A toddler was found alone with her mother’s corpse inside a homeless shelter, and authorities believe she was there with her for five days.
Workers found 15-month-old Lyric Laboy under a bed close to the mother’s body at the East River Family Center on July 25.
According to the city Medical Examiner’s office, her mother, Shelbi Westlake, 26, had died of an accidental overdose.
Lyric was “covered in human feces” and badly dehydrated. Workers rushed her to the hospital, and now her father, Quraan Laboy, 31, has filed a petition in a Manhattan Supreme Court. He plans on suing the city and the Department of Homeless Services for $5 million in damages, the New York Post reported.
The agency says Lyric was not left alone for five days. However, it didn’t say how long it was.
The agency claims that the incident is currently being investigated, the agency claims, adding the shelter is now required to conduct same-night wellness checks for all residents who don’t sign the nightly roster.

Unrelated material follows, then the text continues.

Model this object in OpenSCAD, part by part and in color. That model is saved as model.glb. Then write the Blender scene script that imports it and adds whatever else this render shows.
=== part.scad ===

“I don’t know how long she will suffer from this. She has a lot of separation anxiety,” Laboy said of his daughter, who lost seven pounds during the harrowing ordeal and now hates to leave his side.

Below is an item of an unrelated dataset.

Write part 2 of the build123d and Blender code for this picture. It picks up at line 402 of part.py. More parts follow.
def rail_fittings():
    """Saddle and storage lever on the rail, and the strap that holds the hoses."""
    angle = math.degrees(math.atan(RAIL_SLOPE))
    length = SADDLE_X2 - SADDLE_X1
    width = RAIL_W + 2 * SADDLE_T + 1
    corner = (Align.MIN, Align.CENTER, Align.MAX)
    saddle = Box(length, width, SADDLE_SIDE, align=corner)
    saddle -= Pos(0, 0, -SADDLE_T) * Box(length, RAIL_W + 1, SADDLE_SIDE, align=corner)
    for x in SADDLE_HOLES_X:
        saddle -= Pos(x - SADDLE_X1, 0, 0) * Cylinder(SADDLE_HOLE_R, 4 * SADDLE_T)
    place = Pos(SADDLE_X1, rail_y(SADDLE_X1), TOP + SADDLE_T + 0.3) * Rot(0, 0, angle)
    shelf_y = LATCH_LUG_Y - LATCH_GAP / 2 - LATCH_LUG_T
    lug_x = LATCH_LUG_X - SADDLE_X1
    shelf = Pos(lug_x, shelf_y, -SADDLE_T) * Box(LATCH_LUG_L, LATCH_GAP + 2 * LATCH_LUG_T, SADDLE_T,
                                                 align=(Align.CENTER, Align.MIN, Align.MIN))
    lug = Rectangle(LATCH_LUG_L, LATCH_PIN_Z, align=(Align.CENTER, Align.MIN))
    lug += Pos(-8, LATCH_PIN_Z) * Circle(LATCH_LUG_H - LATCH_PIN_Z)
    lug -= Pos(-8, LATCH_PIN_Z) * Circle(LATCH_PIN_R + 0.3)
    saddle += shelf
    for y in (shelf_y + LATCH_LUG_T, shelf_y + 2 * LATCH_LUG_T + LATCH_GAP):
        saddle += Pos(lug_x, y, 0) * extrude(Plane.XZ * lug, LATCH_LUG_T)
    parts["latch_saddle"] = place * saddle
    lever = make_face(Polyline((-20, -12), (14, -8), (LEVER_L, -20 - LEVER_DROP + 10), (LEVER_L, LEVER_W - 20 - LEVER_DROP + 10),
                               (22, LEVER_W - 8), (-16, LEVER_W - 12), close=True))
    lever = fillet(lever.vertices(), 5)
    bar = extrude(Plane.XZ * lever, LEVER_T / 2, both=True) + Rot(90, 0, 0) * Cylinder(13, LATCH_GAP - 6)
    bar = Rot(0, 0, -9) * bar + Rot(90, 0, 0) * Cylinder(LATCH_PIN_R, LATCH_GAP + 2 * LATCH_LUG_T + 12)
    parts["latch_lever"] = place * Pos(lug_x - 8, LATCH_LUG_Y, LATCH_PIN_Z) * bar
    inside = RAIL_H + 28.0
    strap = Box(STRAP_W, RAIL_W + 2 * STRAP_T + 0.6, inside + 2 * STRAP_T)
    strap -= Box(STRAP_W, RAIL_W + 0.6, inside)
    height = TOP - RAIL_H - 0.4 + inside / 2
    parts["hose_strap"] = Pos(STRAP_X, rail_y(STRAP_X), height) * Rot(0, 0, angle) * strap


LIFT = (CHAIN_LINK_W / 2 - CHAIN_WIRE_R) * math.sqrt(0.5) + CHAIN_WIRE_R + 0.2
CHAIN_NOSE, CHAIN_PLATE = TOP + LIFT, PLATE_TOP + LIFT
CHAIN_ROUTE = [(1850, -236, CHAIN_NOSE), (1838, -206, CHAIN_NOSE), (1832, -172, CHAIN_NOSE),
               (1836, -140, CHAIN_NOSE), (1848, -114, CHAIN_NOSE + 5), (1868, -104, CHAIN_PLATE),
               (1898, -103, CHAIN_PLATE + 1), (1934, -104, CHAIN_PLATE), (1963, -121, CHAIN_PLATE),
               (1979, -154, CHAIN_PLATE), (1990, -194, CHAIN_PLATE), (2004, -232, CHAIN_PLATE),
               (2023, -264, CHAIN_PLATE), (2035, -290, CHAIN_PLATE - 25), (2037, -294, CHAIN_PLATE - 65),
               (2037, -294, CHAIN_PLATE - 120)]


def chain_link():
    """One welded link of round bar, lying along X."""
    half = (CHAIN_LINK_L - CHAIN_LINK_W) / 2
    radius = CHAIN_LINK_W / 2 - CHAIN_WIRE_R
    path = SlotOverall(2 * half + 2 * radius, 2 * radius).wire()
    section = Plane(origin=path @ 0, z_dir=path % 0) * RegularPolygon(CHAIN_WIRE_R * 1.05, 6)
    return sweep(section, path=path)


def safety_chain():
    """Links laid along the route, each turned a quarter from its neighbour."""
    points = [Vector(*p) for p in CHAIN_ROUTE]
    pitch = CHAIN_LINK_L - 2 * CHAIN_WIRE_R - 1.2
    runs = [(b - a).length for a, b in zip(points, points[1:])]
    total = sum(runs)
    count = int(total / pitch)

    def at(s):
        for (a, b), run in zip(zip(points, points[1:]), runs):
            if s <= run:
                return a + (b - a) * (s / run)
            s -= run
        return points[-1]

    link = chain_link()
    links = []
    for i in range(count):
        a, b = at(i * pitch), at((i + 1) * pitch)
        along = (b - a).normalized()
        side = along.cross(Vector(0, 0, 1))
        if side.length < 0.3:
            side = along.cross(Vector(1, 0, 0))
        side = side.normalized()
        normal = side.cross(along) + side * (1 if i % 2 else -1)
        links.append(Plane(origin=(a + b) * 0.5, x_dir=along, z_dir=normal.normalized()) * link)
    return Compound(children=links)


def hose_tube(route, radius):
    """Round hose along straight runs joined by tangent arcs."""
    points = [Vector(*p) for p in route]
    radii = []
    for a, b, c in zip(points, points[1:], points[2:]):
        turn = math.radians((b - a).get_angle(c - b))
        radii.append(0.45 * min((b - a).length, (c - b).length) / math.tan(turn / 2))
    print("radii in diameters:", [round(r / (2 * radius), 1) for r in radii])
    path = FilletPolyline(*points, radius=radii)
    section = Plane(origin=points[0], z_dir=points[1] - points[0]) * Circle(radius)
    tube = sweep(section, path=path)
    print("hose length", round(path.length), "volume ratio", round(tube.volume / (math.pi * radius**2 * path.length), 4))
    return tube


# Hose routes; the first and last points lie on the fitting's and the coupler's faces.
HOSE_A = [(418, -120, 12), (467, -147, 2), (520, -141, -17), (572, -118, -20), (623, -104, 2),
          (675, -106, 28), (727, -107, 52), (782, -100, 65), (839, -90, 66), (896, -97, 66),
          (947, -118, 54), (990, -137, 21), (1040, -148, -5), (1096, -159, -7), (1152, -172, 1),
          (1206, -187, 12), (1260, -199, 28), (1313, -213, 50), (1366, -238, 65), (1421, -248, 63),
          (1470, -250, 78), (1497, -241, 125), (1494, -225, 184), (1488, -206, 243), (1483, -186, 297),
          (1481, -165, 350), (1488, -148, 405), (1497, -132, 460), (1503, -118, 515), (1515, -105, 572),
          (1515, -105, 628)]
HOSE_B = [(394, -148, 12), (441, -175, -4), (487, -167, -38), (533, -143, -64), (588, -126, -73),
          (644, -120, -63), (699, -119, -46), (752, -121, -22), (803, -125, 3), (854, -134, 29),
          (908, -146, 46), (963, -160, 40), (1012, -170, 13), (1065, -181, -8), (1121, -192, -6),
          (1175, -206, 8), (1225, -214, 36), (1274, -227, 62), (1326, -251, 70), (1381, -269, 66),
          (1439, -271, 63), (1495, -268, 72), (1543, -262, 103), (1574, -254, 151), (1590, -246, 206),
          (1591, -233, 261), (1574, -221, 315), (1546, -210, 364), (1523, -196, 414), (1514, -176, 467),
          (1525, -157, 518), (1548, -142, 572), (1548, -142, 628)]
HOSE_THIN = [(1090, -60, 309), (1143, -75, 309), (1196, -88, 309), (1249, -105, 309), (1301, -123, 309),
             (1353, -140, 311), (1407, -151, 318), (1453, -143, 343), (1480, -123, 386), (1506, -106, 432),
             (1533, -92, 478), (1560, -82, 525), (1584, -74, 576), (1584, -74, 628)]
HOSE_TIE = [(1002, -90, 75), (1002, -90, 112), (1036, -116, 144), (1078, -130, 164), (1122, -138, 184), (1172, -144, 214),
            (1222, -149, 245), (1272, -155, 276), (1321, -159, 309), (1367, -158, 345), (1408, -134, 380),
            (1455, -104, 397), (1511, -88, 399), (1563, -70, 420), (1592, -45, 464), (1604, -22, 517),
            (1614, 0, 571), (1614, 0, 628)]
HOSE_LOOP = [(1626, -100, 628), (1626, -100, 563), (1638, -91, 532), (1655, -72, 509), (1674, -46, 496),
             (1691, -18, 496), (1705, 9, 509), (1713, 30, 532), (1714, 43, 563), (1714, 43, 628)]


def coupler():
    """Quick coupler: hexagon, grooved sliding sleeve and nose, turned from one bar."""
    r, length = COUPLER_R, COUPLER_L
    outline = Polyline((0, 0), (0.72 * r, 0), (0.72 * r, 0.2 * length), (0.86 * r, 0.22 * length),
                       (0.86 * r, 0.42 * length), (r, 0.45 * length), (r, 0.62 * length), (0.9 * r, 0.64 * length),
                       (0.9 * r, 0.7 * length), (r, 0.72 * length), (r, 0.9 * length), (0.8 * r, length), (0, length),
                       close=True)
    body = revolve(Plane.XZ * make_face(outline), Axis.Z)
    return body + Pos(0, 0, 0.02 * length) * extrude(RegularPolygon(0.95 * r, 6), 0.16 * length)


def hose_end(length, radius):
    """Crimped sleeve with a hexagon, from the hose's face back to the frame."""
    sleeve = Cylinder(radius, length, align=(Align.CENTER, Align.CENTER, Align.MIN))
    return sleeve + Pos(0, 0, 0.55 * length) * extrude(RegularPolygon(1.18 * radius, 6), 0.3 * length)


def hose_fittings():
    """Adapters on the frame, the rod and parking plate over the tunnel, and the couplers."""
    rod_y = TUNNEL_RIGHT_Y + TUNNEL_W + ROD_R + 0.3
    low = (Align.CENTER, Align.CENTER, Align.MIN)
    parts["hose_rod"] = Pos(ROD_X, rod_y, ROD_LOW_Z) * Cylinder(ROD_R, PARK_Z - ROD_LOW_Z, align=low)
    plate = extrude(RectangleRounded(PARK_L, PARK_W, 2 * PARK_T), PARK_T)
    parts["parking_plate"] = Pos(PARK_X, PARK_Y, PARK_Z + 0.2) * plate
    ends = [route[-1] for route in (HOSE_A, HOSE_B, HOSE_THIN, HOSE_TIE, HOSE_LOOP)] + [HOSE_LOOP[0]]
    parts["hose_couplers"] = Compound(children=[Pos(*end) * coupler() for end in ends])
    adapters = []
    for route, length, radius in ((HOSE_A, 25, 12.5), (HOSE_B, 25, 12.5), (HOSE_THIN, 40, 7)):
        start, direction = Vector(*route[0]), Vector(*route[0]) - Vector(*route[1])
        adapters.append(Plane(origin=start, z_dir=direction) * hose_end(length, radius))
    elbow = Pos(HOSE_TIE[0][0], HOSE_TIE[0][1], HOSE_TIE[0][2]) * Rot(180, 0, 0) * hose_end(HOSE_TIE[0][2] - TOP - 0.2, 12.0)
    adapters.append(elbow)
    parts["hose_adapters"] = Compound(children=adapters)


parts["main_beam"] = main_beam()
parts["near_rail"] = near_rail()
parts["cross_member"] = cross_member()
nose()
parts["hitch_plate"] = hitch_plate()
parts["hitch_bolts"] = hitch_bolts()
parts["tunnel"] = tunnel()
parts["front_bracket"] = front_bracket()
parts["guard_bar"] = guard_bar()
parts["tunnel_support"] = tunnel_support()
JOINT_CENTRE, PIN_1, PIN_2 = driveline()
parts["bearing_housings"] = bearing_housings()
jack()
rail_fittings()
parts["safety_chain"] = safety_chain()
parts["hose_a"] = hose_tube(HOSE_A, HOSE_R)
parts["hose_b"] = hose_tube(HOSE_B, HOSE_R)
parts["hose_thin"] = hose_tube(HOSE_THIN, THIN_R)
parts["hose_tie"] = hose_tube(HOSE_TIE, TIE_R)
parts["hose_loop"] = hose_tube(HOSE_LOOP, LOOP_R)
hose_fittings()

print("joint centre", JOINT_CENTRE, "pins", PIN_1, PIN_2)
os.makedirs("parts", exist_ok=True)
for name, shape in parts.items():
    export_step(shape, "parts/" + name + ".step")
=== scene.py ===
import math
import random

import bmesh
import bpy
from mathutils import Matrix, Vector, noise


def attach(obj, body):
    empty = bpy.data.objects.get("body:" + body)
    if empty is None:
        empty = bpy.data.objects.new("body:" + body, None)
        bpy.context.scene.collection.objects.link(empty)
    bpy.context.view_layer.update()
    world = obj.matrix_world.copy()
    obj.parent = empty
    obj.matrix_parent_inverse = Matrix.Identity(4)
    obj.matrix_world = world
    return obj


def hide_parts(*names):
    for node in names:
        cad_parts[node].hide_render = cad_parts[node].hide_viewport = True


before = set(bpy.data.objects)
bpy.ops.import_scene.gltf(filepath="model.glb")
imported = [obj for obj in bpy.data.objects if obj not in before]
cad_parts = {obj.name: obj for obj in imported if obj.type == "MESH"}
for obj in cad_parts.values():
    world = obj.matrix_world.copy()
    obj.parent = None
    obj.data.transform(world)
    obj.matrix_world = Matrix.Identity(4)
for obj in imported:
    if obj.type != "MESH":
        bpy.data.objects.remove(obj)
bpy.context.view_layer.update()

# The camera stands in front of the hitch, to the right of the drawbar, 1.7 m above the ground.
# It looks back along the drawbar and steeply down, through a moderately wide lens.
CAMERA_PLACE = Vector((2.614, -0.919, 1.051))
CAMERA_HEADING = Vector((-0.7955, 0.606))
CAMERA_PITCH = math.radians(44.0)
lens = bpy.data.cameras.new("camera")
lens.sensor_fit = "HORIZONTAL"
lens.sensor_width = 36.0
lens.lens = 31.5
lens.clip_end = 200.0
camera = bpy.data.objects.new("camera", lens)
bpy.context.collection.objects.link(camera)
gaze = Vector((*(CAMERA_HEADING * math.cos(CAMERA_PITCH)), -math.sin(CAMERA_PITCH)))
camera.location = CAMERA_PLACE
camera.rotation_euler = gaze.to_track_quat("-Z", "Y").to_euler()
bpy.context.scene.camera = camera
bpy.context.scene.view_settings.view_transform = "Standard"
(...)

The child is still traumatized by the tragedy. The child has been “routinely slapping her dad while he’s sleeping to make sure he’s alive,” Laboy’s attorney, Seth Harris, stated.
Westlake and her daughter lived in an apartment-like unit at the shelter at 325 East 104th St. located in Manhattan, said Harris. The parents separated, and the mom and baby had spent about three or four months at the shelter.

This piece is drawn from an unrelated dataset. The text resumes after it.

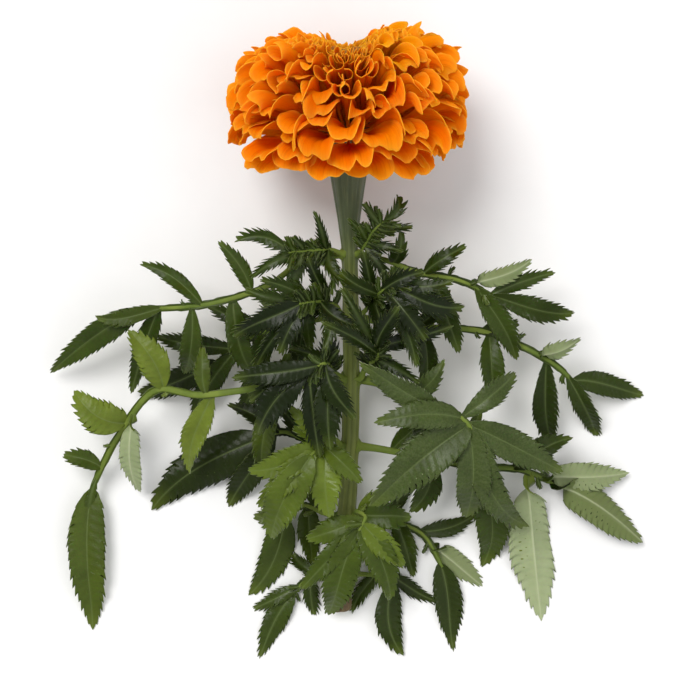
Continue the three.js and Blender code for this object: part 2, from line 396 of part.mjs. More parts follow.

According to legal papers, no one noticed the mother had died until another resident reported a “foul odor” coming from her unit.
The mom had last signed in at the shelter on July 19, six days before her body was discovered, said Allison Keenan, another of Laboy’s attorneys.
“It’s amazing that she’s alive,” Harris added.
“Allowing an infant to remain with her dead mother for five days unnoticed not only highlights the indifference and lack of humanity shown to those most in need but exhibits complete malfeasance by the City of New York and Department of Homeless Services,” Keenan said.
Six months have passed, and Lyric has regained the weight she lost, but she cries out for her mother almost every night, her father said.
“She always wakes up in the middle of the night, she’s kicking, she’s fighting, saying, ‘Mommy,’ I look at her and I just start tearing up sometimes,” he said.
When she was found, she had a “horrific” diaper rash that has not fully healed, he continued.
The Manhattan man said since he had to take his daughter full time, he had to leave his job at the New York City Housing Authority.
“I had to drop everything. She’s my number one priority right now,” he said. “My daughter’s gotta deal with this mentally for the rest of her life.”